Predictive Hacks

## What is Market Basket Analysis

Intuitively, we could say that the Market Basket Analysis is given a database of customer transactions, where each transaction is a set of items, the goal is to find group of items which are frequently purchased. The outcome of the algorithm will be a recommendation like that if you buy one or more specific items then you are more (or less) likely to buy this extra item. So, for example, if someone has already added to his basket cereals then it is more likely to add milk. Practically, in Market Basket Analysis we are not looking for similar products, but for supplementary products. For the algorithm, we need to identify products that tend to be purchased together.

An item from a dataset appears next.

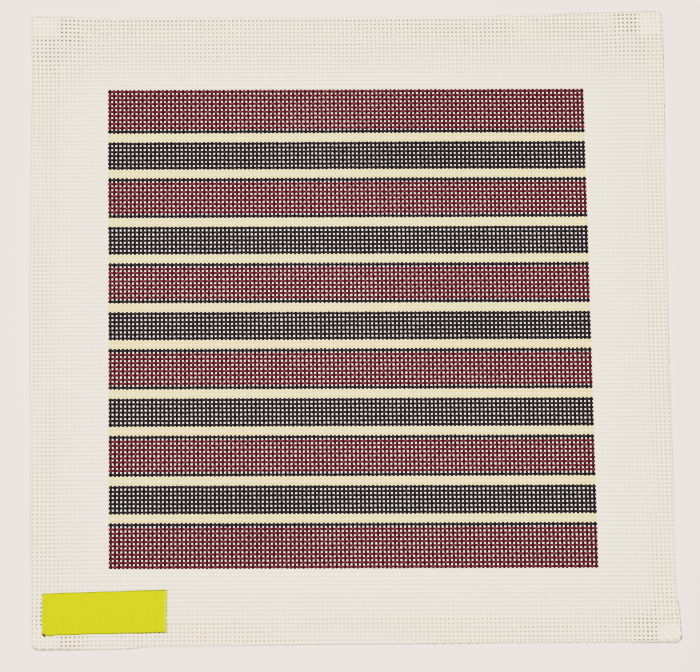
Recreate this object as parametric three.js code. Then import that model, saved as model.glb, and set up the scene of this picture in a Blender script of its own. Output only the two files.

The Market Basket Analysis can be applied in the following cases:

• Build a movie/song recommendation engine
• Build a live recommendation algorithm on an e-commerce store
• Cross-sell or Upsell products in a supermarket

## Association Rules

Given a set of transactions, find rules that will predict the occurrence of an item based on the occurrences of other items in the transaction. For example, we can extract information on purchasing behavior like “If someone buys beer and sausage, then is likely to buy mustard with high probability

Let’s define the main Associaton Rules:

### Support

It calculates how often the product is purchased and is given by the formula:

$$Support(X) = \frac{Frequency(X)}{N (\#of \;Transactions)}$$

$$Support(X \rightarrow Y) = \frac{Frequency(X \bigcap Y)}{N (\#of \;Transactions)}$$

### Confidence

It measures how often items in Y appear in transactions that contain X and is given by the formula.

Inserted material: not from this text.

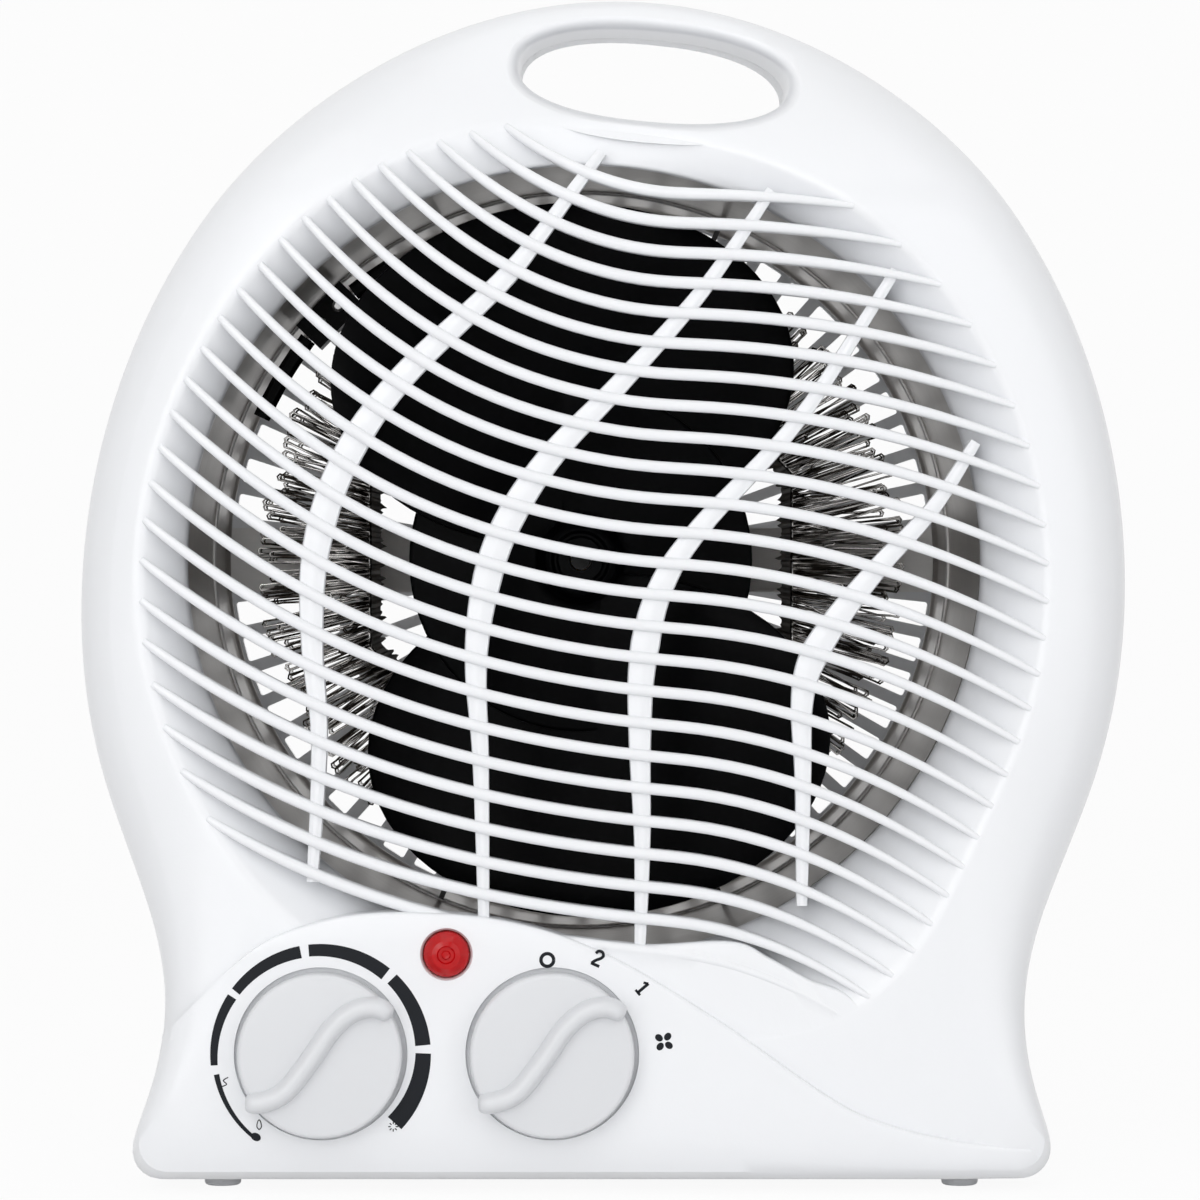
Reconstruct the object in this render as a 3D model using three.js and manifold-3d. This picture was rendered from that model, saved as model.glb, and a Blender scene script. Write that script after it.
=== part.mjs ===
// A free-standing 2 kW fan heater: a round-topped plastic body in two shells, with a swept grille over a
// metal air duct, a two-paddle fan, two hairpin heating windings, a motor, two dials and a lamp.
// Lengths are in millimetres. X runs to the right, the front faces -Y and Z points up.
import * as THREE from "three";
import { mergeVertices } from "three/addons/utils/BufferGeometryUtils.js";
import Module from "manifold-3d";

const wasm = await Module();
wasm.setup();

// Grille opening, which the body is built round
const openingRadius = 80.7;
const openingFloor = 46.9;
const openingX = -3.25;
const openingSetBack = 10.5;
const openingHeight = openingFloor + openingRadius;

// Overall body: margins round the opening, and depths to each side of the parting plane
const crownHeight = 36.7;
const sideMargin = 26.8;
const widestDrop = 7.6;
const waistInset = 19.7;
const waistHeight = 36;
const baseInset = 14.1;
const overallHeight = openingHeight + openingRadius + crownHeight;
const widestHalfWidth = openingRadius + sideMargin;
const widestHeight = openingHeight - widestDrop;
const waistHalfWidth = widestHalfWidth - waistInset;
const baseHalfWidth = widestHalfWidth - baseInset;
const baseCornerRadius = 6;
const frontDepth = 56;
const rearDepth = 60;
const handleFrontDepth = 26;
const handleRearDepth = 16;
const crownFall = 47;
const depthFallStart = overallHeight - crownFall;
const topLean = 5;
const baseShift = 1.8;
const wall = 2.4;
const partingGap = 0.3;
const clearance = 0.3;
const overrun = 12;
const edgePower = 8;
const baseEdgePower = 20;
const boxyHeight = 75;

// Grille in the front shell
const openingDepth = frontDepth - openingSetBack;
const lipThickness = 2.2;
const recessWidth = 11;
const tipCircleShift = 2.05;
const tipCircleDrop = 3.6;
const tipCircleRadius = openingRadius + recessWidth;
const tipCircleX = openingX + tipCircleShift;
const tipCircleHeight = openingHeight - tipCircleDrop;
const lowerRightReach = 9;
const firstFinDrop = 3.4;
const firstFinHeight = tipCircleHeight + tipCircleRadius - firstFinDrop;
const lastFinRise = 3.6;
const finPitch = 6.47;
const finCount = Math.floor((firstFinHeight - openingFloor - lastFinRise) / finPitch) + 1;
const finThickness = 2.1;
const finTipThickness = 0.7;
const finTaperLength = 22;
const finDepth = 8;
const finProud = 0.3;
const finSeat = 1;
const finLeftBendRadius = 110;
const finRightBendRadius = 165;
const finRightBendStart = 10;
const ribThickness = 5.4;
const ribEndThickness = 2.8;
const ribDepth = 6.4;
const ribSetBack = 1.2;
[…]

$$Confidence(X \rightarrow Y ) = \frac{ Support(X \rightarrow Y )}{ Support(X) }$$

### Lift

It is the value that tells us how likely item Y is bought together with item X. Values greater than one indicate that the items are likely to be purchased together. It tells us how much better a rule is at predicting the result than just assuming the result in the first place. When lift > 1 then the rule is better at predicting the result than guessing. When lift < 1, the rule is doing worse than informed guessing. It can be given by the formula:

$$Lift(X \rightarrow Y ) = \frac{ Support(X \rightarrow Y )}{ Support(X)\times Support(Y) }$$

## Market Basket Analysis in Movies

In the previous posts, we showed how we can apply Item-Based Collaborative filtering and how to Run Recommender Systems in movies. Today, we will apply Market Basket Analysis taking the same dataset of Movies. Here, each “Basket” is the movies watched by a user id without taking into consideration the rating.

Let’s start.

We will work with the MovieLens dataset, collected by the GroupLens Research Project at the University of Minnesota.

import pandas as pd
import numpy as np
columns = ['user_id', 'item_id', 'rating', 'timestamp']
columns = ['item_id', 'movie title', 'release date', 'video release date', 'IMDb URL', 'unknown', 'Action', 'Adventure',
'Animation', 'Childrens', 'Comedy', 'Crime', 'Documentary', 'Drama', 'Fantasy', 'Film-Noir', 'Horror',
'Musical', 'Mystery', 'Romance', 'Sci-Fi', 'Thriller', 'War', 'Western']
movies = pd.read_csv('ml-100k/u.item', sep='|', names=columns, encoding='latin-1')
movie_names = movies[['item_id', 'movie title']]
combined_movies_data = pd.merge(df, movie_names, on='item_id')
combined_movies_data = combined_movies_data[['user_id','movie title']]
combined_movies_data.head()

Then we want to create a “Onehot” Data Frame, with True values when one movie has been watched by a User_ID and False otherwise.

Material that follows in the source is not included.